The Court of Appeal’s findings

The Court of Appeal found:

  • Whilst the court had “considerable sympathy” for the judge’s conclusion that there should be no separate award to Thomas Bannister, it was not possible to determine whether it was just, appropriate and necessary to award damages to Thomas Bannister until the case had been tried.
  • If, in practice, the effects of odour and mosquitoes on Thomas Bannister were taken into account in determining the diminution in the amenity value of the property, the amount of damages awarded to his parents in nuisance would be a “highly significant consideration” in relation to the quantum of any award to Thomas Bannister.
  • If it were thought necessary to make an award, damages on such issues would not be substantial.
  • If a property owner obtained damages at common law for nuisance it was highly improbable, if not inconceivable, that the European Court of Human Rights would think it appropriate, just or necessary to award such owner a further sum (on top of such damages) for breach of the HRA.

Editors’ comments

It is interesting that Thames Water did not appeal the decision at first instance that a statutory undertaker may, in principle, be liable to members of the public in nuisance (caused by negligence) even though there is a statutory scheme for enforcement of the statutory undertaker’s statutory obligations.
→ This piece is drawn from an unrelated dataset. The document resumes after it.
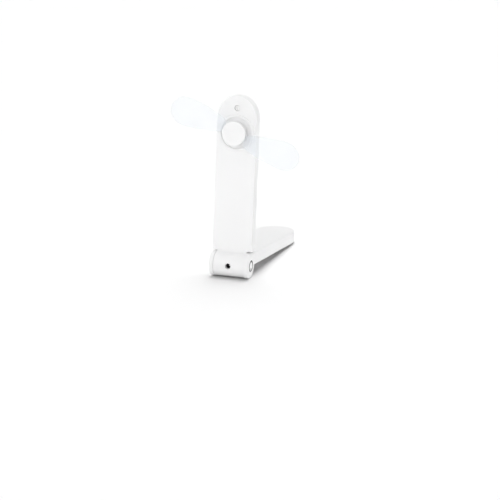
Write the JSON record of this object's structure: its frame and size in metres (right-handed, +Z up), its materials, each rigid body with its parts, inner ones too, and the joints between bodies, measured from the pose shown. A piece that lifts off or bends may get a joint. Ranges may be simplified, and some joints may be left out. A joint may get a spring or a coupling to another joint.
{
  "type": "handheld electric fan",
  "caption": "Slim folding hand fan: a motor arm with two soft folding blades, hinged to a hollow half that closes over them as a lid or swings right round to stand the arm on a table.",
  "frame": {"origin": "on the table under the middle of the open fan: centre of the box, at its bottom", "axes": "+X along the hinge, to the power button's side; +Y from the hinge to the foot's far tip; +Z up"},
  "size_m": [0.1114, 0.1516, 0.151],
  "materials": {
    "shell_white": "fine satin, moulded ABS",
    "symbol_black": "second-shot plastic, satin",
    "blade_soft": "soft translucent elastomer, smooth",
    "socket_dark": "matt, moulded",
    "bright_steel": "bright, nickel plated",
    "bearing_bronze": "satin",
    "magnet_black": "matt, sintered",
    "winding_core": "enamelled wire",
    "nylon_natural": "satin, natural nylon or acetal",
    "cell_foil": "satin laminated foil",
    "foam_tape": "matt foam",
    "board_green": "satin solder mask",
    "chip_black": "matt",
    "plunger_red": "gloss",
    "lead_red": "satin silicone insulation"
  },
  "bodies": {
    "arm": {"arm_front_cover": "shell_white", "arm_back_shell": "shell_white", "cover_screw": "bright_steel", "motor_can": "bright_steel", "motor_bearing": "bearing_bronze", "motor_magnets": "magnet_black", "motor_end_cap": "nylon_natural", "motor_terminals": "bearing_bronze", "battery_cell": "cell_foil", "battery_pad": "foam_tape", "control_board": "board_green", "board_screws": "bright_steel", "board_components": "chip_black", "socket_sleeve": "shell_white", "charging_socket": "socket_dark", "charging_pin": "bright_steel", "charging_contacts": "bearing_bronze", "switch_board": "board_green", "switch_body": "chip_black", "friction_washers": "nylon_natural", "motor_leads": "lead_red", "battery_leads": "lead_red", "socket_leads": "lead_red", "switch_leads": "lead_red"},
    "foot": {"base_shell": "shell_white", "axle_right": "nylon_natural", "axle_left": "nylon_natural", "retaining_clips": "bright_steel", "stop_collar": "nylon_natural", "hinge_cap": "shell_white"},
    "rotor": {"motor_shaft": "bright_steel", "motor_armature": "winding_core", "hub_base": "shell_white", "hub_cap": "shell_white", "blade_pins": "bright_steel"},
    "left_blade": {"blade_left": "blade_soft"},
    "right_blade": {"blade_right": "blade_soft"},
    "button": {"power_button": "shell_white", "power_symbol": "symbol_black"},
    "plunger": {"switch_plunger": "plunger_red"}
  },
  "joints": [
    {"name": "foot_fold", "type": "hinge", "parent": "arm", "child": "foot", "pos_m": [0, -0.06543, 0.0104], "axis": [-1, 0, 0], "range_deg": [0, 270], "deforming": ["blade_left", "blade_right"]},
    {"name": "rotor_spin", "type": "hinge", "parent": "arm", "child": "rotor", "pos_m": [0, -0.0623, 0.12047], "axis": [0, -0.9973, 0.0738], "continuous": true},
    {"name": "left_blade_fold", "type": "hinge", "parent": "rotor", "child": "left_blade", "pos_m": [-0.00573, -0.06274, 0.12259], "axis": [0, -0.9973, 0.0738], "range_deg": [0, 121]},
    {"name": "right_blade_fold", "type": "hinge", "parent": "rotor", "child": "right_blade", "pos_m": [0.00573, -0.06166, 0.11833], "axis": [0, -0.9973, 0.0738], "range_deg": [-81, 0]},
    {"name": "power_button_press", "type": "slide", "parent": "foot", "child": "button", "axis": [-1, 0, 0], "range_m": [0, 0.0005], "stiffness_N_per_m": 1500},
    {"name": "switch_plunger_press", "type": "slide", "parent": "arm", "child": "plunger", "axis": [-1, 0, 0], "range_m": [0, 0.0005]}
  ],
  "couplings": [
    {"joint": "left_blade_fold", "follows": "foot_fold", "ratio": 0.44815},
    {"joint": "right_blade_fold", "follows": "foot_fold", "ratio": -0.3},
    {"joint": "switch_plunger_press", "follows": "power_button_press", "ratio": 1}
  ]
}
Even though the Court of Appeal found that the judge was wrong to hold that Thomas Bannister was not entitled to an award under the HRA, statutory undertakers will presumably take comfort from the Court of Appeal’s findings that:

  • even if an award of damages under HRA was appropriate to a non-property owning claimant, the amount of any damages would not be substantial; and
  • no award under the HRA would normally be appropriate in favour of a property-owning claimant.